TASK TO COMPLETE:
Spot each line that carries the word "node"; copy those lines.

PROVIDED DATA:
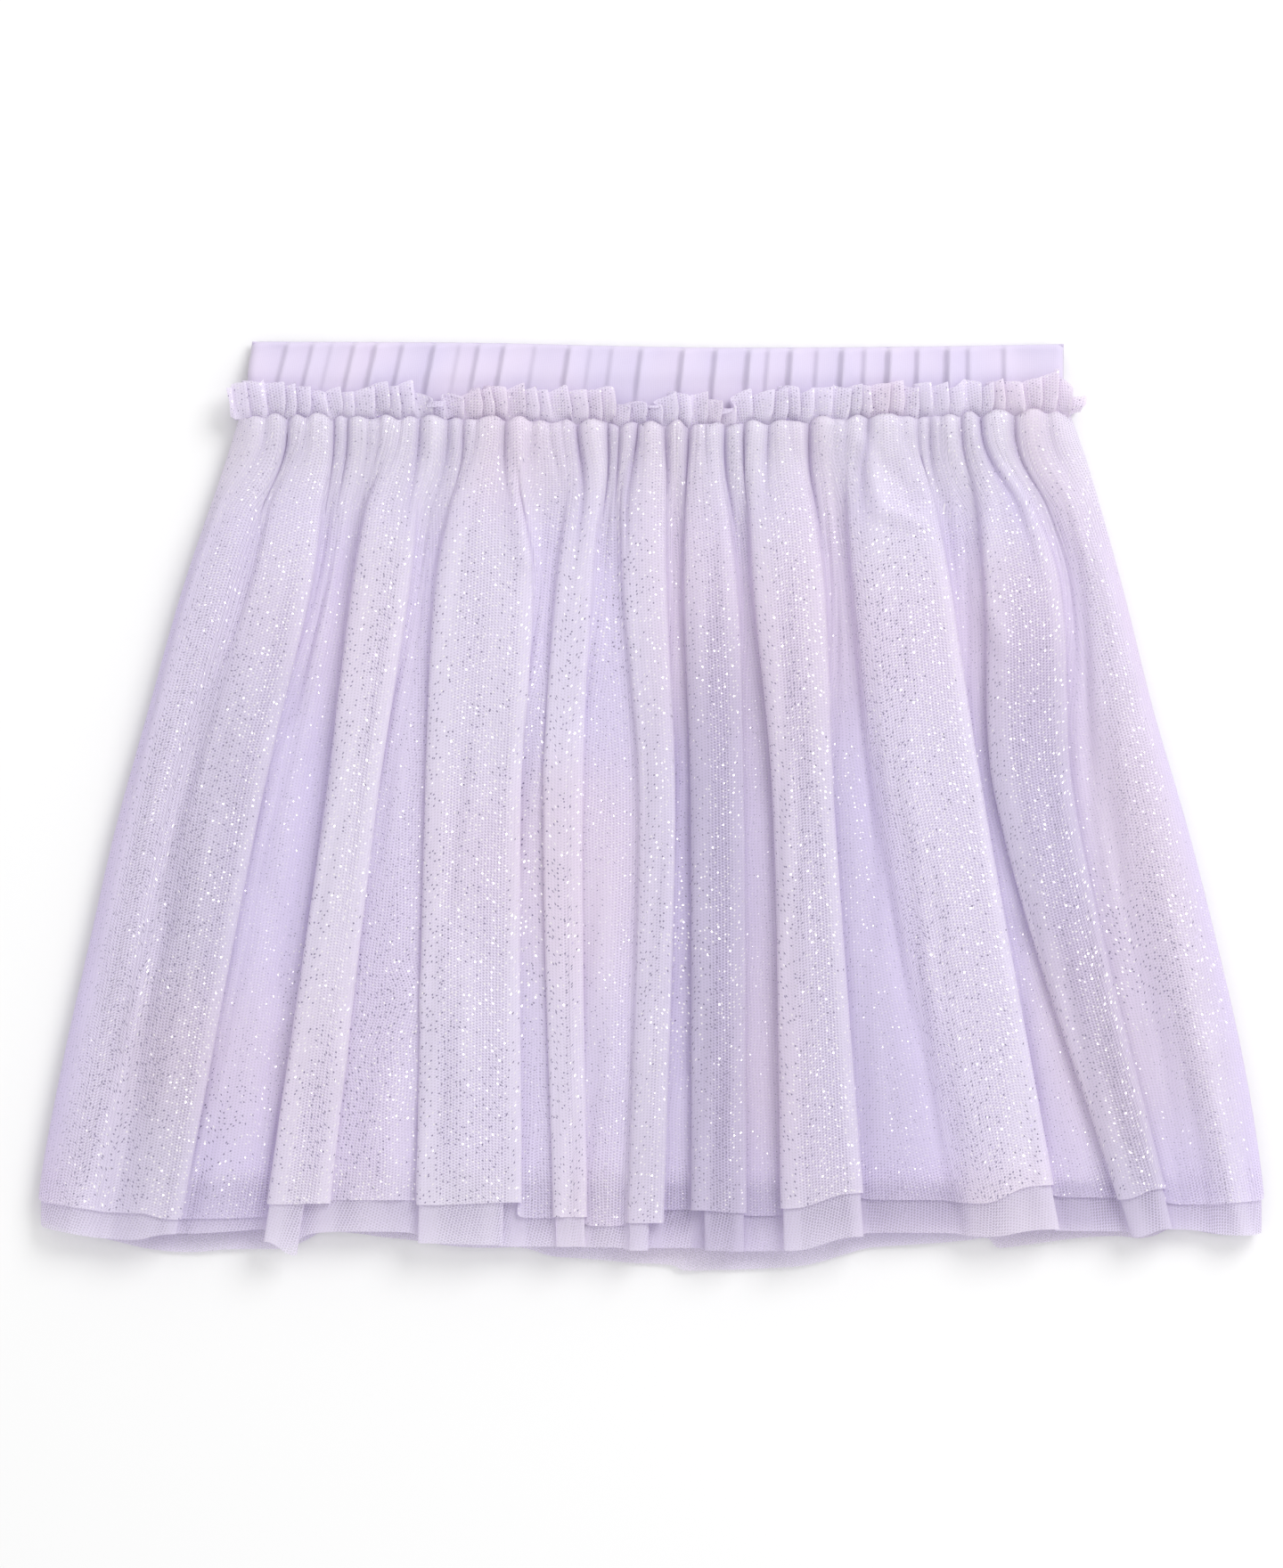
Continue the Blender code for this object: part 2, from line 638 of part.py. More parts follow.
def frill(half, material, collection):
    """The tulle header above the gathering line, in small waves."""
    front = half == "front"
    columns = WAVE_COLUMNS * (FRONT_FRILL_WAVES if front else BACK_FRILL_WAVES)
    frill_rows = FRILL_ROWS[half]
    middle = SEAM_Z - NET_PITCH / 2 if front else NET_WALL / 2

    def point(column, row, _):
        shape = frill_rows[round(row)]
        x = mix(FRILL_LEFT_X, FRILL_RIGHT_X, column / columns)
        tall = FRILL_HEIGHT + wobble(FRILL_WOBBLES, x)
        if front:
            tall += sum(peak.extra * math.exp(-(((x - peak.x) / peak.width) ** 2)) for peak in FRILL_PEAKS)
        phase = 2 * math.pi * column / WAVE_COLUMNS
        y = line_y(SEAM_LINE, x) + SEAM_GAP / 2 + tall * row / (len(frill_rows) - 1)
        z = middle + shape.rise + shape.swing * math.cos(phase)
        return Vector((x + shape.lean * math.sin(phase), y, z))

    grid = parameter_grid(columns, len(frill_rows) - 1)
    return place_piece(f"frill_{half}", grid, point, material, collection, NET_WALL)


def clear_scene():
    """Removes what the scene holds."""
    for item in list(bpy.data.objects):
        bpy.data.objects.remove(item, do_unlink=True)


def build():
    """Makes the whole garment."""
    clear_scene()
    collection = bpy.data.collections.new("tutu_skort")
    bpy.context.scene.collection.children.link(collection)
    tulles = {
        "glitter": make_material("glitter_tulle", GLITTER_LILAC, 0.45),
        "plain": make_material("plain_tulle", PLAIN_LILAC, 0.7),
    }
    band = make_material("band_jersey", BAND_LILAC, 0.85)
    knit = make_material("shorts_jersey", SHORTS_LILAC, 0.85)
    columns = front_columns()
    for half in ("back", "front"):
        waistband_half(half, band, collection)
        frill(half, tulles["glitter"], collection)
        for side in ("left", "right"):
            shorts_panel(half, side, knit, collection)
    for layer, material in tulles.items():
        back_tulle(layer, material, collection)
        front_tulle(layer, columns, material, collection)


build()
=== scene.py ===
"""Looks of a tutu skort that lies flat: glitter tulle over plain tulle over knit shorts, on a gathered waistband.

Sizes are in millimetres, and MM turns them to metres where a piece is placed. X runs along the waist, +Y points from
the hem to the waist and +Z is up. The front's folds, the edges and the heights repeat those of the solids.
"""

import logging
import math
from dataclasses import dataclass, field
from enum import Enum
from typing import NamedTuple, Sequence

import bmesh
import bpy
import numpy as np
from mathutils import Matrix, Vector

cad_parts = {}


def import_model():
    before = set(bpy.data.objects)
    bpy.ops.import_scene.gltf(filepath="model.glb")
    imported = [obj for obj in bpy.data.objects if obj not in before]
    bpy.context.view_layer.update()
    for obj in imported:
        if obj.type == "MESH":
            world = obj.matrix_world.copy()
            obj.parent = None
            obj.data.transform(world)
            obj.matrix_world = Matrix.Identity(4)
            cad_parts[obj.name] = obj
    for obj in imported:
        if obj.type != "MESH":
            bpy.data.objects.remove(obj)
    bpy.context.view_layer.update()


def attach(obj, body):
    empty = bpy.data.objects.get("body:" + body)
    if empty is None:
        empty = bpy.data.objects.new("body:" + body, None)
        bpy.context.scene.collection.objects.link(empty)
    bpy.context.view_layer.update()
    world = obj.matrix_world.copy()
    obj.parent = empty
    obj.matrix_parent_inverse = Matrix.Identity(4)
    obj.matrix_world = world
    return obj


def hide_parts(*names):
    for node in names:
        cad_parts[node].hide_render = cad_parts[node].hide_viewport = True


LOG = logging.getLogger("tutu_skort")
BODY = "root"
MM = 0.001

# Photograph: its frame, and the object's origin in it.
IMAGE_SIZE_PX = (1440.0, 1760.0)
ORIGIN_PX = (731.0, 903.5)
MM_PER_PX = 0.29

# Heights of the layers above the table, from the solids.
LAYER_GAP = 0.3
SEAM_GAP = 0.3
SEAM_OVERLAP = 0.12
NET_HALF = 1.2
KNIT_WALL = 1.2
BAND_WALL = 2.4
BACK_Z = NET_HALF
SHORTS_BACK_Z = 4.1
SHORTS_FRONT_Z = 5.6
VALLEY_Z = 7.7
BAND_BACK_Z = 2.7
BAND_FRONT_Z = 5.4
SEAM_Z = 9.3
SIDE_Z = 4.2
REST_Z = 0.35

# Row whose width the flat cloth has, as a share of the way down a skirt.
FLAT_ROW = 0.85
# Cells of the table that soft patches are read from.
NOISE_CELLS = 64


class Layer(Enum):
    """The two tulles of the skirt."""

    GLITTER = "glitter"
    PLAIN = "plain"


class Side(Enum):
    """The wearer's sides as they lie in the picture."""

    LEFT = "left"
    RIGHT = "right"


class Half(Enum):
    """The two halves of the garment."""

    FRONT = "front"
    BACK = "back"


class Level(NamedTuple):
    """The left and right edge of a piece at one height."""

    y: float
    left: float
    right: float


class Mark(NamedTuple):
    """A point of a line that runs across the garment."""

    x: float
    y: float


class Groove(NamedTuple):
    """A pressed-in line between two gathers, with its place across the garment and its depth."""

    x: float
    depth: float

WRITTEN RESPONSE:
    for node in names:
        cad_parts[node].hide_render = cad_parts[node].hide_viewport = True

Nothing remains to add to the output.